ウェールズ独立600年祝祭の動き(1)

(前頁より)


ウェールズは1282年イングランド王エドワード一世に征服されて以来
王政は絶え、イングランドの支配下にあった。
エドワード一世が、わが子(後のエドワード二世)を従来の「イングランド
の皇太子」とせずにわざわざ『Prince of Wales』と命名した故事が、今な
お継承されていることは衆知のことである。

イングランドの圧制に叛旗を翻したのが、オウェン・グレンドワー(Owen 
Glendower)(またはGlyndwr、 Glyndyfrdwy)であった。
オウェンはエドワード一世に滅ぼされた最後のウェールズ皇太子リュー
ウェリン(LLewelyn)の子孫である。

当時の呼び名はOwain Ap Gruffyddといい、ウェールズの歴史書ではこ
の名前が使用されており、ウェールズ人にはOwain Glyndwrとして知られ
ているようであるが、イングランドではシェークスピアが歴史劇「ヘンリー
四世」で使ったというGlendowerが使われているのも面白い。

閑話休題。
オウェン・グレンドワーは1364年に生まれ、北ウェールズの祖先の裕福な
地所を相続した。
その所領の一つが、彼の名前にもなっているディ川(River Dee)沿いのコ
ーウェン(Cowen)の町に近い Glyndyfrdwyである。



長じて法律の勉強を志し、ロンドンに出てある法学院(the Inns of Court)
に入学した。
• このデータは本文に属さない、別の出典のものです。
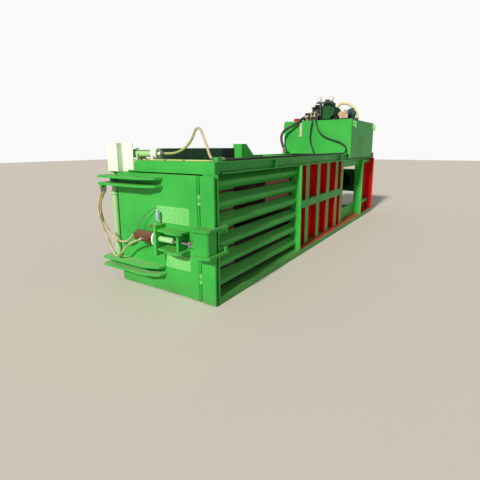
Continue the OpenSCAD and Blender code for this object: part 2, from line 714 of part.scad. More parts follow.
// Studded doubler plates and the stile strip on the door's face
module door_plates() color(green) {
    t = 8;
    for (p = [[-64, lock_z + 150, 377, lock_z + 325], [36, lock_z - 320, 377, lock_z - 170]])
        block([p[0], leaf_y0 - t, p[1]], [p[2], leaf_y0, p[3]]);
    block([377, leaf_y0 - 12, leaf_z0], [claw_x - 32, leaf_y0, leaf_z1]);
    for (x = [-20:66:340]) for (dz = [180, 240, 295])
        translate([x, 0, lock_z + dz]) bar_y(leaf_y0 - t - 4, leaf_y0 - t, 9);
    for (x = [70:66:340]) for (dz = [-290, -245, -200])
        translate([x, 0, lock_z + dz]) bar_y(leaf_y0 - t - 4, leaf_y0 - t, 9);
}

// Two chamfered shelves and an end plate that carry the lock cylinder
module lock_bracket() color(green) {
    for (dz = [-117, 80]) translate([0, 0, lock_z + dz]) linear_extrude(25)
        polygon([[50, leaf_y0], [50, front - 165], [120, front - 165], [200, front - 205], [340, front - 205],
                 [377 - 1, front - 170], [377 - 1, leaf_y0]]);
    difference() {
        block([20, front - 190, lock_z - 168], [50, leaf_y0, lock_z + 148]);
        translate([0, lock_y, lock_z]) bar_x(19, 51, 22);
    }
    difference() {
        block([300, front - 165, lock_z - 92], [330, leaf_y0, lock_z + 80]);
        translate([0, lock_y, lock_z]) bar_x(299, 331, 20 + RUN_GAP);
    }
}

// Lock cylinder with its round end flange and two ports
lock_x0 = -283;
module lock_cylinder() color(primer) translate([0, lock_y, lock_z]) difference() {
    union() {
        bar_x(lock_x0, 0, lock_d / 2);
        bar_x(0, 20, lock_d / 2 + 24);
        bar_x(lock_x0 - 25, lock_x0, 14);
        translate([-45, 0, 0]) bar_y(-lock_d / 2 - 34, -lock_d / 2 + 5, 14);
        translate([0, -lock_d / 2 - 20, 0]) bar_x(-85, -45, 12);
    }
    bar_x(-31, 21, 20 + RUN_GAP);
    bar_x(lock_x0 + 25, -30, 42);
}

// Rod with piston; its fork holds the pin in the claw's slotted lever
fork_x = claw_x;
lever_t = 24;
module lock_rod() color(steel) translate([0, lock_y, lock_z]) {
    bar_x(-120, -80, 42 - RUN_GAP);
    bar_x(-80, fork_x - 70, 20);
    for (s = [1, -1]) translate([0, 0, s * (lever_t / 2 + 8.5)])
        block([fork_x - 76, -18, -8], [fork_x + 18, 18, 8]);
    block([fork_x - 76, -18, -lever_t / 2 - 2], [fork_x - 50, 18, lever_t / 2 + 2]);
    translate([fork_x, 0, -lever_t / 2 - 3]) cylinder(r = 10, h = lever_t + 6);
}

// Upright claw leaf with two jaw plates that wrap round the corner to a tooth
jaw_in = x_out + 2.5;
jaw_out = jaw_in + 40;
jaw_nose = front - 208;
tooth_x = x_out - 3;
tooth_y = catch_y1 + 4;
jaw_end = tooth_y + 42;
module jaw_outline() polygon([[claw_x + 12, front - 50], [claw_x + 27, jaw_nose], [jaw_out - 20, jaw_nose],
    [jaw_out, jaw_nose + 20], [jaw_out, jaw_end - 14], [jaw_out - 14, jaw_end], [tooth_x, jaw_end],
    [tooth_x, tooth_y], [jaw_in + 9, tooth_y], [jaw_in + 9, front + 35], [jaw_in, front - 45],
    [jaw_in, front - 50]]);
module claw() color(green) difference() {
    union() {
        block([claw_x + 12, front - 55, leaf_z0], [x_out, front - 30, leaf_z1]);
        for (z = jaw_z) translate([0, 0, z - jaw_t / 2]) linear_extrude(jaw_t) jaw_outline();
        jaw_walls();
        translate([0, 0, lock_z - lever_t / 2]) linear_extrude(lever_t)
            polygon([[claw_x - 16, front - 70], [claw_x - 24, front - 160], [claw_x + 24, front - 160],
                     [claw_x + 70, front - 55], [claw_x + 12, front - 55]]);
        for (z = knuckle_z) translate([claw_x, claw_y, z - knuckle_h / 6 + 0.5])
            cylinder(r = knuckle_r, h = knuckle_h / 3 - 1);
    }
    for (z = knuckle_z) {
        translate([claw_x, claw_y, z - knuckle_h]) cylinder(r = 10 + RUN_GAP, h = 2 * knuckle_h);
        for (k = [0, 2]) translate([claw_x, claw_y, z - knuckle_h / 2 + k * knuckle_h / 3 - 0.25])
            cylinder(r = knuckle_r + 4, h = knuckle_h / 3 + 0.5);
    }
    translate([claw_x - 12, front - 146, lock_z - lever_t]) cube([24, 34, 2 * lever_t]);
}

// Plate set back between the two jaws, round the corner only, and the teeth next to the jaws
module jaw_walls() {
    low = jaw_z[0] + jaw_t / 2;
    high = jaw_z[1] - jaw_t / 2;
    translate([0, 0, low]) linear_extrude(high - low)
        polygon([[claw_x + 27, jaw_nose + 24], [jaw_out - 40, jaw_nose + 24], [jaw_out - 26, jaw_nose + 38],
                 [jaw_out - 26, front - 50], [jaw_out - 38, front - 50], [jaw_out - 38, jaw_nose + 43],
                 [jaw_out - 45, jaw_nose + 36], [claw_x + 28, jaw_nose + 36]]);
    for (z = [low, high - tooth_h]) translate([0, 0, z]) linear_extrude(tooth_h)
        polygon([[tooth_x, tooth_y], [jaw_out - 14, tooth_y], [jaw_out - 14, jaw_end - 4],
                 [tooth_x, jaw_end - 4]]);
}

module claw_pins() color(steel) for (z = knuckle_z) translate([claw_x, claw_y, z - knuckle_h / 2 - 6])
    cylinder(r = 10, h = knuckle_h + 12);

// Routes of the free hoses, each a list of points along its middle line,
// counted along the bed and up from the two values given
function at(y0, z0, p) = [for (q = p) [q[0], y0 + q[1], z0 + q[2]]];
tank_hose_route = at(tank_y0, deck_h, [[-215, 165, 705], [-215, 110, 705], [-172, 50, 706], [-115, 5, 694],
    [-82, -24, 656], [-78, -32, 590], [-92, -32, 515], [-105, -32, 430], [-112, -32, 338],
    [-105, -32, 250], [-84, -32, 170], [-52, -36, 100], [-26, -50, 30], [-15, -62, -30], [-15, -62, -70]]);
module tank_hose() color(black) hose(tank_hose_route, 14, [1, 0, 0]);

deck_hose_route = concat(at(tank_y0, deck_h, [
    [-140, 165, 705], [-140, 110, 705], [-100, 50, 706], [-40, 5, 696],
    [-8, -24, 658], [4, -32, 595], [23, -32, 530], [52, -32, 460], [96, -32, 399], [145, -32, 355],
    [204, -32, 320], [275, -32, 290], [349, -32, 265], [430, -34, 240], [500, -36, 212],
    [562, -40, 178], [606, -50, 140], [628, -72, 96], [632, -110, 50], [626, -165, 20],
    [618, -240, 14], [612, -600, 14]]),
    at(front, deck_h, [[620, 3100, 14], [606, 2500, 14], [618, 1900, 14], [608, 1300, 14],
    [618, 800, 14], [630, 400, 14], [632, 230, 16], [632, 180, 20], [632, 130, 20]]));
module deck_hose() color(black) hose(deck_hose_route, 14, [1, 0, 0]);

valve_hoses_route = at(tank_y0, deck_h, [[-290, 165, 705], [-290, 110, 705], [-290, 45, 702], [-300, -8, 690],
    [-338, -48, 648], [-392, -74, 604], [-482, -96, 551], [-573, -122, 501], [-630, -145, 455],
    [-664, -160, 400], [-678, -170, 335], [-670, -176, 255], [-640, -181, 170], [-611, -182, 104],
    [-600, -182, 60], [-600, -182, 24]]);
module valve_hoses() color(black) hose(valve_hoses_route, 26, [1, 0, 0]);

door_hose_route = at(front, deck_h, [[-100, 85, 72], [-50, 85, 72], [32, 86, 73], [100, 88, 80],
    [170, 90, 100], [225, 93, 128], [266, 96, 160], [300, 100, 198], [325, 104, 240], [344, 107, 280],
    [364, 110, 308], [388, 112, 316], [412, 114, 300], [432, 116, 260], [452, 118, 210],
    [478, 118, 155], [505, 112, 100], [530, 104, 55], [560, 98, 24], [585, 95, 20], [610, 95, 20]]);
module door_hose() color("#cdb98a") hose(door_hose_route, 13, [0, 0, 1]);

lock_feed_route = at(front, lock_z, [[-800, -120, 479], [-800, -120, 440], [-822, -122, 405],
    [-855, -124, 360], [-885, -126, 300], [-895, -128, 230], [-880, -130, 155], [-845, -132, 85],
    [-795, -134, 20], [-735, -136, -35], [-665, -138, -75], [-590, -140, -102], [-520, -140, -108],
    [-455, -138, -92], [-405, -134, -60], [-372, -128, -22], [-345, -125, 0], [-308, -125, 0]]);
module lock_hose_feed() color("#cdb98a") hose(lock_feed_route, 11, [0, 1, 0]);

lock_return_route = at(front, lock_z, [[-800, -160, 479], [-800, -160, 440], [-815, -162, 410],
    [-842, -165, 362], [-865, -168, 295], [-872, -170, 225], [-860, -172, 150], [-830, -173, 70],
    [-785, -174, -10], [-735, -175, -90], [-690, -176, -170], [-655, -177, -235], [-615, -178, -270],
    [-565, -178, -268], [-515, -178, -228], [-455, -178, -170], [-380, -182, -115], [-300, -190, -72],
    [-220, -198, -40], [-160, -203, -14], [-125, -204, 0], [-85, -204, 0]]);
module lock_hose_return() color("#cdb98a") hose(lock_return_route, 11, [0, 1, 0]);

chamber_wall(1);  // chamber_wall_right
chamber_wall(-1);  // chamber_wall_left
chamber_ribs(1);  // chamber_ribs_right
chamber_ribs(-1);  // chamber_ribs_left
press_wall(1);  // press_wall_right
press_wall(-1);  // press_wall_left
press_stiffeners(1);  // press_stiffeners_right
press_stiffeners(-1);  // press_stiffeners_left
bay_frame(1);  // bay_frame_right
bay_frame(-1);  // bay_frame_left
rear_wall(1);  // rear_wall_right
rear_wall(-1);  // rear_wall_left
top_chord(1);  // top_chord_right
top_chord(-1);  // top_chord_left
base_frame();
floor_plate();
front_portal();
middle_posts();
rear_portal();
cylinder_crosshead();
roof_plates();
shear_beam();
fixed_knife();
feed_rim();
lock_catch();
hinge_lugs();
main_cylinder();
cylinder_gland();
ram_body();
ram_apron();
ram_rod();
ram_knife();
tank();
tank_lid();
filler_cap();
level_gauge();
main_motor();
circulation_motor();
valve_manifold();
solenoid_valves();
pressure_gauges();
suction_pipe();
door_cylinder();
door_rod();
door_leaf();
door_straps();
hinge_shaft();
door_crank();
door_plates();
lock_bracket();
lock_cylinder();
lock_rod();
claw();
claw_pins();
tank_hose();
deck_hose();
valve_hoses();
door_hose();
lock_hose_feed();
lock_hose_return();
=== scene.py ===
"""A horizontal baler with a hinged front door, a ribbed chamber and the power unit on its oil tank."""
import json
import math

import bmesh
import bpy
from mathutils import Matrix, Vector


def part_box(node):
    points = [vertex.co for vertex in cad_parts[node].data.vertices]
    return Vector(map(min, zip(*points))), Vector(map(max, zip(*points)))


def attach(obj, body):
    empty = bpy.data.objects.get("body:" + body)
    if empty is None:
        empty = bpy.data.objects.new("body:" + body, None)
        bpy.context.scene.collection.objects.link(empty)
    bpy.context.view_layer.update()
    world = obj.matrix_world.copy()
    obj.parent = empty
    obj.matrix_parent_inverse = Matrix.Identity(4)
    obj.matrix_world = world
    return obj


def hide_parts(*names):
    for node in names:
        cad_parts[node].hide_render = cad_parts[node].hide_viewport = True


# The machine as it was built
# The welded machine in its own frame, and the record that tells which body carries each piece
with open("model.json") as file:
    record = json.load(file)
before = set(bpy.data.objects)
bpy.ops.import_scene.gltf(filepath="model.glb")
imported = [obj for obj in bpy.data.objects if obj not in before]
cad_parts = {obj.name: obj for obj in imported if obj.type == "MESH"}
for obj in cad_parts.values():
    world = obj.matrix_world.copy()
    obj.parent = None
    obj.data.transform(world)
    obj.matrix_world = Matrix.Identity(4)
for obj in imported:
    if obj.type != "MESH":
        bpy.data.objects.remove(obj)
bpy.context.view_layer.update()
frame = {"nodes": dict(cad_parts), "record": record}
scene = bpy.context.scene

# The camera
# It stands at eye height beyond the corner where the claw hooks on, and looks along the ribbed side
camera_place = (2.626, -5.679, 1.529)
camera_pitch = 79.17
camera_roll = 0.29
camera_yaw = 33.08
lens = bpy.data.cameras.new("camera")
lens.lens = 26.29
lens.sensor_width = 36
lens.shift_x = -0.001
lens.shift_y = -0.053
camera = bpy.data.objects.new("camera", lens)
camera.location = camera_place
camera.rotation_euler = [math.radians(a) for a in (camera_pitch, camera_roll, camera_yaw)]
scene.collection.objects.link(camera)
scene.camera = camera


# The hoses of the power unit
# Rubber hose with a wound cover, swaged into steel ends. It leaves the valve block and hangs over the
# tank's front: one goes through the roof, one along the deck's edge, a thick one to the left chord.
def linear(code):
    """sRGB hex colour as the linear values that a shader takes."""
    parts = [int(code[i:i + 2], 16) / 255 for i in (1, 3, 5)]
    return [p / 12.92 if p <= 0.04045 else ((p + 0.055) / 1.055) ** 2.4 for p in parts] + [1.0]


def add(owner, kind, inputs=None, **settings):
    """Adds a shader node with its settings. Inputs are given by name or number, as a value or a socket."""
    made = owner.node_tree.nodes.new("ShaderNode" + kind)
    for key, value in settings.items():
        setattr(made, key, value)
    for key, value in (inputs or {}).items():
        if isinstance(value, bpy.types.NodeSocket):
            owner.node_tree.links.new(value, made.inputs[key])
        else:
            made.inputs[key].default_value = value
    return made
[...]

法学院は弁護士検定機能を持っており、InnerTemple,
Middle Temple, Lincoln's Inn, Glay's Innの4学院があった。
支配されているウェールズから、はるばるロンドンに来るのであるから相当
に優秀な青年であったとみられる。


その後彼はイングランド王リチャード二世の小姓に登用された。
1387年、20歳のリチャード王は23歳のオウェンを騎士に叙任した。
リチャード王は14歳の時、ワット・タイラーの暴動事件を見事に収拾し、
声望が高かった。以来オウェン・グレンドワーの人生はリチャード二世と
深くかかわることになる。
当時リチャード二世の周辺は王位を狙う諸侯の政争暗躍の巷であった。